In U.S. politics, Washington is in recovery mode after a bruising fight over raising the national debt limit. President Barack Obama signed a compromise measure into law Tuesday that allows the U.S. government to borrow more money to meet its financial obligations in exchange for Republican demands for significant cuts in government spending. Both sides are breathing easier after averting a debt default, but, another battle over the size of the central government is just months away.
The political debate over the debt limit transfixed the capital for weeks and when the dust cleared most political analysts agreed that Republican demands to begin dramatic cuts to government spending had shifted the political center of gravity in Washington.
Republicans believe they are on the upswing after demanding steep cuts as the price for raising the debt ceiling. Many Democrats are discouraged, feeling they gave up too much in the way of cuts, and disappointed that the president did not fight harder in the negotiations.
The debt debate was closely watched by the U.S. public and by many others around the world. What they saw was often a messy demonstration of American democracy in action.
“Well, I think it is embarrassing in terms of our world image," said Rhodes Cook, a Washington-based political analyst with years of experience in covering policy debates. "But it is the way we our government is run these days, particularly over the last 15 or 20 years. There has been, for better or worse, more of this high-stakes gambling attitude between the parties and an inability to get along as well as the members did in the past.”

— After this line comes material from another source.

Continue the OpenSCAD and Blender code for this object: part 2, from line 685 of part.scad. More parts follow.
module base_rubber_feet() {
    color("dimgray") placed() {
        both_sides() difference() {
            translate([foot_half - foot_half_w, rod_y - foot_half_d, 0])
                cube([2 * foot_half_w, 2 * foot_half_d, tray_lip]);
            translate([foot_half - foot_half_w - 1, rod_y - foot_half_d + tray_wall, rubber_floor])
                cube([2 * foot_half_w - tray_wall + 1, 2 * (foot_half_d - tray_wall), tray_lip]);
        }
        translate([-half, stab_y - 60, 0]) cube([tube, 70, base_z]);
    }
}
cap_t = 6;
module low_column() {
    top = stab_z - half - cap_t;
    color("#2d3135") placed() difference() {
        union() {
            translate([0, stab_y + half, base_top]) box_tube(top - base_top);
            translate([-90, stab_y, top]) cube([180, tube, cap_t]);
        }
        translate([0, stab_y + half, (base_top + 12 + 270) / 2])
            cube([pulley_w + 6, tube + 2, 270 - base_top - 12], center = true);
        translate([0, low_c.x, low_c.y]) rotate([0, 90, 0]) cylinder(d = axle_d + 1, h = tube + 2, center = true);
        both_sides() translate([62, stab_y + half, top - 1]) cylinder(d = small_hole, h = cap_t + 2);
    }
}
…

On the other hand, difficult issues are not easily solved by a Congress that represents the desires of a large, complicated democracy, says former Republican congressman Mickey Edwards of Oklahoma.

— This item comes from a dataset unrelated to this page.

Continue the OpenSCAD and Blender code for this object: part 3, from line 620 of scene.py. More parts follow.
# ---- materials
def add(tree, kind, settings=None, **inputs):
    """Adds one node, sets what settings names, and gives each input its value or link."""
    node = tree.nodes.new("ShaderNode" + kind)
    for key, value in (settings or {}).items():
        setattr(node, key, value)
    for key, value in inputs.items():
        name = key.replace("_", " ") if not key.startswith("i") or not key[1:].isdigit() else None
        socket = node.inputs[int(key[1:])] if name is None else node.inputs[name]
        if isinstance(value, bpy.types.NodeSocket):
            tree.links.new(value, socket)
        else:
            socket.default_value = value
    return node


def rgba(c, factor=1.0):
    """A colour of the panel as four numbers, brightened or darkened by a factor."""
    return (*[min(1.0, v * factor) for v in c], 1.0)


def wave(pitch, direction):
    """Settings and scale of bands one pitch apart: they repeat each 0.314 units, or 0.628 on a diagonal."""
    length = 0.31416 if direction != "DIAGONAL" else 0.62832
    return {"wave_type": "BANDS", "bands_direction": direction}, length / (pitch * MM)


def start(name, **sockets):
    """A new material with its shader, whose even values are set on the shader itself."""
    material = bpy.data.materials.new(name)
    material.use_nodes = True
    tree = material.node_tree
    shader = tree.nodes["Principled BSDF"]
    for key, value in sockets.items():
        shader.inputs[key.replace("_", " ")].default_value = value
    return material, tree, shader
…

“We are a democracy of 300 million people, very diverse, and that is the way important, major decisions have to be made, by fighting it out," said Edwards. "In the end it worked. It didn’t happen overnight but it happened in time and before any kind of a default took place.”
Republicans felt emboldened after last year’s congressional elections in which they won a majority in the House of Representatives and made gains in the Democratic-controlled Senate.
Analyst Rhodes Cook says new conservative members of Congress backed by the Tea Party movement used the debt limit issue to force a debate on the broader question of budget cuts and shrinking the size of the central government.
“I think we are finally, for the first time maybe in a generation or so, really getting into the nub of the basic debate that should be going on in this country over what kind of government do we want," he said.
After signing the debt compromise into law, President Obama quickly pivoted to the issues of creating jobs and growing the U.S. economy, both of which will be at the top of voter concerns heading into next year’s presidential election.
“We’ve got to do everything in our power to grow this economy and put America back to work," said President Obama. "That is what I intend to do and I’m looking forward to working with Congress to make it happen.”
Rhodes Cook says Mr. Obama had a lot at stake politically in the debt debate, mindful that a government default could have wreaked havoc with the U.S. economy and further weakened his re-election hopes next year.
“I don’t know if he strengthened his hand," said Cook. "Let’s put it this way, I don’t think he weakened his hand. I think a [debt) default would have really looked bad for him in particular as the national leader, so that was avoided.”
But former congressman Mickey Edwards says neither side gained a great advantage as a result of the drawn out, polarizing debt limit debate.
“Politically though, it’s amazing," he said. "Neither side won. The poll numbers for both the Republicans and the Democrats, for both the Congress and the president all went down. Everybody lost. This was not a good time politically for anybody involved.”
Republicans are also looking ahead to the 2012 elections and fully intend to hold the president accountable for the state of the domestic economy.
Senate Republican leader Mitch McConnell was a key player in the debt limit compromise eventually approved by Congress.
“Things have actually gotten worse since the president came to office and we need to move in a different direction," said McConnell.
The next fight over government spending will come later this year when a special bipartisan congressional panel will recommend further deficit reductions, which is expected to restart the partisan battle all over again.
Democrats are already insisting that tax increases be part of that panel’s discussion, a view that Republicans say they will fiercely resist.